Another priority will be a broadening of the scope of Suspicious Activity Reports financial sector institutions and designated non-financial businesses will be required to submit. Finally, international cooperation between the UAF and its peers in other countries will be increased. This will involve the signing of new memoranda of understanding (MoUs) with these bodies as well as changes to legal mechanisms and procedures of the domestic agency.
In his presentation, Villa highlighted three main actions that are necessary for Panama to be removed from the FATF’s grey list. One is the passage of bills that will outlaw piracy, forgery/counterfeiting and smuggling, as well as formalise international cooperation procedures for the UAF. The second is the passage of the bill for the Prevention of Money Laundering, the Financing of Terrorism and the Financing of Weapons of Mass Destruction. This will expand the powers of the UAF, broaden its reach (in terms of entities required to report to it) and enable the government to freeze terrorists’ assets. The third is to boost the financial, technical and human resources of the UAF: the body will also benefit from new guidelines related to the Suspicious Activity Reports it receives from financial institutions and the MoUs it develops.
A formal and external review of the government’s actions was due to begin in May 2015 under the aegis of the Grupo de Acción Financiera de Latinoamérica (GAFILAT), the regional intergovernmental AML CFT taskforce. As part of this process, formal approval for a visit to Panama by representatives of the FATF was expected to be on the agenda of the FATF plenary session in early June 2015. Once approved, the visit could take place in August or September 2015. Should all go to plan, and the FATF’s assessors be satisfied at their visit, Panama’s removal from the FATF grey list could be announced as early as the FATF plenary session scheduled for mid-October 2015.

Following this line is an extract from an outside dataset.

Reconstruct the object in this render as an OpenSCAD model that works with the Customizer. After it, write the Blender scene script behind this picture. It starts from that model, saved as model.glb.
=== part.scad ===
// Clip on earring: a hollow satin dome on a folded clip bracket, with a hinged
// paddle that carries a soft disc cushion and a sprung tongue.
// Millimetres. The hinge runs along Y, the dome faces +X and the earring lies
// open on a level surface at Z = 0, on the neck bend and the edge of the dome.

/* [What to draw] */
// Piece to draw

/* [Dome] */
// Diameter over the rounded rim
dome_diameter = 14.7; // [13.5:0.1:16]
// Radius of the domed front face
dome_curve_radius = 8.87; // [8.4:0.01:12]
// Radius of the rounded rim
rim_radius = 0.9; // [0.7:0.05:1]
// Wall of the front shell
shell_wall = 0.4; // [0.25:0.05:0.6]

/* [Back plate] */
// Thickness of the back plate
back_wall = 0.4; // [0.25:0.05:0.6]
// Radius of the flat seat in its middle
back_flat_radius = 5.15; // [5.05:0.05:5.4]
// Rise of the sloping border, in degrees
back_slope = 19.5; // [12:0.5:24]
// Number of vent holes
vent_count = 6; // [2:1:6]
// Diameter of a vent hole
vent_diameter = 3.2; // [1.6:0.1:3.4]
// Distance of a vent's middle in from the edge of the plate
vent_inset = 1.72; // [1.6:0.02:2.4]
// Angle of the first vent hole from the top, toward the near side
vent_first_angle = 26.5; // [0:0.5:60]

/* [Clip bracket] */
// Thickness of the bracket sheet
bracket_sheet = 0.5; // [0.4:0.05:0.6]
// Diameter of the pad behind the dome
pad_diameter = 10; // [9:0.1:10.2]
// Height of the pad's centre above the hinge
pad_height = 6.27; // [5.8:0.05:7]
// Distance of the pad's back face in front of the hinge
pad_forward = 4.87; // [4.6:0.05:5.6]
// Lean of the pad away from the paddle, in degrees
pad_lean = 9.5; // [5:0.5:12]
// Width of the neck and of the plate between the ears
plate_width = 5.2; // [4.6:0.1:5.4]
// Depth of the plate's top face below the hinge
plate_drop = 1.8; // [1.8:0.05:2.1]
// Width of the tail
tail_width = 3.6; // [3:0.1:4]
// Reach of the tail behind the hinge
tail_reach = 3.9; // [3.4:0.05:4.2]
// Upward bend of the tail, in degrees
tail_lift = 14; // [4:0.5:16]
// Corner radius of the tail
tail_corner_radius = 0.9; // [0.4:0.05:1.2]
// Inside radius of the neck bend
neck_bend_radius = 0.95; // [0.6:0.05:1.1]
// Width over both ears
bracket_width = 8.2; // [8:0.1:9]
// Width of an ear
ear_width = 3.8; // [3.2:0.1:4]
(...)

This complex process of change can be seen as part of a broader range of initiatives by the regulator to strengthen the international banking centre (IBC), which includes both the national banking system of institutions active in the country and the international banks that operate offshore. The SBP was established under Law 9 of 1998, as an independent regulator funded by fees received from the organisations it oversees. In this respect, it was markedly different to its predecessor, the National Banking Commission, which had been funded directly out of the budget of the central government. Since its creation, the SBP has sought to strengthen and promote the image of the IBC both at home and abroad, in part by staying one step ahead of the banks in terms of new business development and by monitoring of sophisticated products.
A key development in recent years was the establishment of the Financial Coordination Committee (Consejo de Coordinación Financiera, CCF) in accordance with Law 67 of 2011. Recognising that the IBC does not operate in isolation from the other parts of Panama’s broadly defined financial services sector, the CCF seeks to promote collaboration between the relevant agencies and exchange of information to ensure the efficient regulation of the entire financial sector.

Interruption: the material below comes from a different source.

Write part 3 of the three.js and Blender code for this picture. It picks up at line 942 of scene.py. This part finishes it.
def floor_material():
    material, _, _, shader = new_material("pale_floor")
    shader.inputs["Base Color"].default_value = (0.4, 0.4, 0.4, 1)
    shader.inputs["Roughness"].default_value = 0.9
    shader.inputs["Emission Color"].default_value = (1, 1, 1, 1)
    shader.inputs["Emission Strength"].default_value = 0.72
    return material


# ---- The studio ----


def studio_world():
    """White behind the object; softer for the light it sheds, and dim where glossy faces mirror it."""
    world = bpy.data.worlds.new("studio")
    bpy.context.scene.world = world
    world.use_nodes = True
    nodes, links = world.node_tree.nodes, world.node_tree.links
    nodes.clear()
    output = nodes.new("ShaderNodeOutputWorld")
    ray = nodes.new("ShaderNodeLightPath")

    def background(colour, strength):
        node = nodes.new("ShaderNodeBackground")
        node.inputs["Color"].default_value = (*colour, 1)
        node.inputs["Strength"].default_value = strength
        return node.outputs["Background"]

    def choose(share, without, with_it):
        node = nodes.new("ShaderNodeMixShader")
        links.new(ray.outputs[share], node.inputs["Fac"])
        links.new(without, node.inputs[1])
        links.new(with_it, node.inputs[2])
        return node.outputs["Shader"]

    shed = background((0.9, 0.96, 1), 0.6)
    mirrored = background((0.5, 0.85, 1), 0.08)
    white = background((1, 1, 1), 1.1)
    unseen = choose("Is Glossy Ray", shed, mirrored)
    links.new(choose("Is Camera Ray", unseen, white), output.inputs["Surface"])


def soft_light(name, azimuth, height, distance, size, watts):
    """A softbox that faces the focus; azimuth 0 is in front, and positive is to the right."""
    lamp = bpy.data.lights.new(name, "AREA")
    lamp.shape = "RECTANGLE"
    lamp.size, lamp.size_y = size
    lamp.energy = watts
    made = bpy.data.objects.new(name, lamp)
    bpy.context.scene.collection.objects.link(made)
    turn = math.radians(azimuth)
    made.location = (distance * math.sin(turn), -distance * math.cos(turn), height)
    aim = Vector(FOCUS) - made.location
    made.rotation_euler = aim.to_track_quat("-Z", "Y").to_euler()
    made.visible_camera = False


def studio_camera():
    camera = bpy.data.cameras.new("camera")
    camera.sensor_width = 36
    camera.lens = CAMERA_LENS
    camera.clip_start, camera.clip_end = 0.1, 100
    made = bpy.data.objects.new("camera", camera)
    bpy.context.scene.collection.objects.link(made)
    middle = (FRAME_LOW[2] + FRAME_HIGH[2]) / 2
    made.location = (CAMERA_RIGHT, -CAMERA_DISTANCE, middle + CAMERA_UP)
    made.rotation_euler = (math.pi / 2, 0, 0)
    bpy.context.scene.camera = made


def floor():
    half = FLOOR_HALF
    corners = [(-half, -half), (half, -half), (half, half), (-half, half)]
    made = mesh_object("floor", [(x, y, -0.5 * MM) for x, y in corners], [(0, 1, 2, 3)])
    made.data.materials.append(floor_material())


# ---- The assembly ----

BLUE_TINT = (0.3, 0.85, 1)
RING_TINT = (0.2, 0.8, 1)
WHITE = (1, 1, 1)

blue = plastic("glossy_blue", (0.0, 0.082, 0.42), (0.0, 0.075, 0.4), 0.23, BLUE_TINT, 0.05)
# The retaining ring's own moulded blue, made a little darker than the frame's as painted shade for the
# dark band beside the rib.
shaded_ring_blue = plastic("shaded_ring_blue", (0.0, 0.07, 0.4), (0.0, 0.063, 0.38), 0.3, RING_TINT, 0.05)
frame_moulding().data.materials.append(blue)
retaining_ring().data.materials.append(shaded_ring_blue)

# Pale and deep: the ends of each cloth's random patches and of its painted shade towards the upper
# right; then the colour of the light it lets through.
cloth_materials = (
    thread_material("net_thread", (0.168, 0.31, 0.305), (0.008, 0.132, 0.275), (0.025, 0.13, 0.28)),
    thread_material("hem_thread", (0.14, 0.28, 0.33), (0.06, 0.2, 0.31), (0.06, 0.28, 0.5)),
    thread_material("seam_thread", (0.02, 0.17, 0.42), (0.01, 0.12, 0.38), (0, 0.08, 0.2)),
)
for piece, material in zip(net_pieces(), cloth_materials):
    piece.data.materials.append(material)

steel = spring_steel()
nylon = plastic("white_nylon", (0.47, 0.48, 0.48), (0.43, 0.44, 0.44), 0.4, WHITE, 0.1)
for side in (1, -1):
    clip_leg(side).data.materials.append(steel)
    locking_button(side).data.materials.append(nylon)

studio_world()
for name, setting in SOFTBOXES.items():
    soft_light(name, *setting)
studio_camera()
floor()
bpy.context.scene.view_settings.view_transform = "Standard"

Members of the committee include the chief executives of the SBP, which was a key actor in the establishment of the CCF; the Superintendency of the Securities Market, the financial markets and private sector pensions regulator; the Superintendency of Insurance and Reinsurance of Panama, the insurance sector regulator; the Panamanian Autonomous Cooperative Institute, which oversees cooperatives; the Savings and Retirement Account System for Public Servants, the organisation that administers the pensions system that Panama’s public servants are required to join; and the relevant department of the Ministry of Commerce and Industry.
In addition to these members, the heads of the UAF and the Technical Board of Accountancy, the element of the ministry that oversees accountants and auditors, attend the CCF as observers.
A year after the CCF was established, the sector undertook another key regulatory development with the introduction of the Uniform Risk-Based Supervision Manual (Manual Único de Supervisión Basada en Riesgos, MUSBER) in 2012. MUSBER includes a rating system that measures corporate governance, risk, economic and financial assessment, and regulation of each institution obliged to adhere to it, known by its Spanish acronym, GREN (gobierno corporativo, riesgos, evaluación económico-financiera, y normatividad).
Risk management has been further improved through Accord 004-2013 of May 28, 2013. This provides a clearer delineation of responsibilities for risk management among the senior officers of the country’s banks. The accord also provides for more detailed provisioning by sector institutions. Previously, loans had been classified in terms of days of delinquency, but the accord specifies that they be grouped both in terms of days of delinquency and type of client. The accord also introduces dynamic provisioning, which recognises previous growth in credits extended. Once provisioning has been increased by the dynamic process, it cannot be reduced except following an exhaustive examination by the SBP.
Strengthening of the system continues. The IBS conforms to the Basel I capital requirements, and is moving towards the Basel III standards. Although there is no deadline as to when it will achieve these, Agreement 001-2015 dictates that banks and banking groups gradually increase their capital between January 2016 and December 2019, in line with Principle III of the Basel III Committee. Furthermore, over the course of 2015, the regulator will introduce a new index to assess banks’ short-term liquidity.
In its assessment of the sector, the IMF notes that the SBP’s capabilities have been further enhanced by a new law that improves governance of conglomerates. Additionally, efforts to take a big-picture view towards managing the stability of the financial system have seen the SBP focus attention on housing prices and household indebtedness. To further its aim of increasing transparency, the regulator plans to publish an enhanced financial stability report on a semi-annual basis starting in mid-2015.
The IMF’s overall assessment is that the reforms in the financial sector are “on a positive trajectory”. Nevertheless, the IMF considers that more could still be done by the regulator, through, for instance, the creation of a facility that can provide temporary liquidity to banks as well as the introduction of a deposit insurance scheme for small depositors.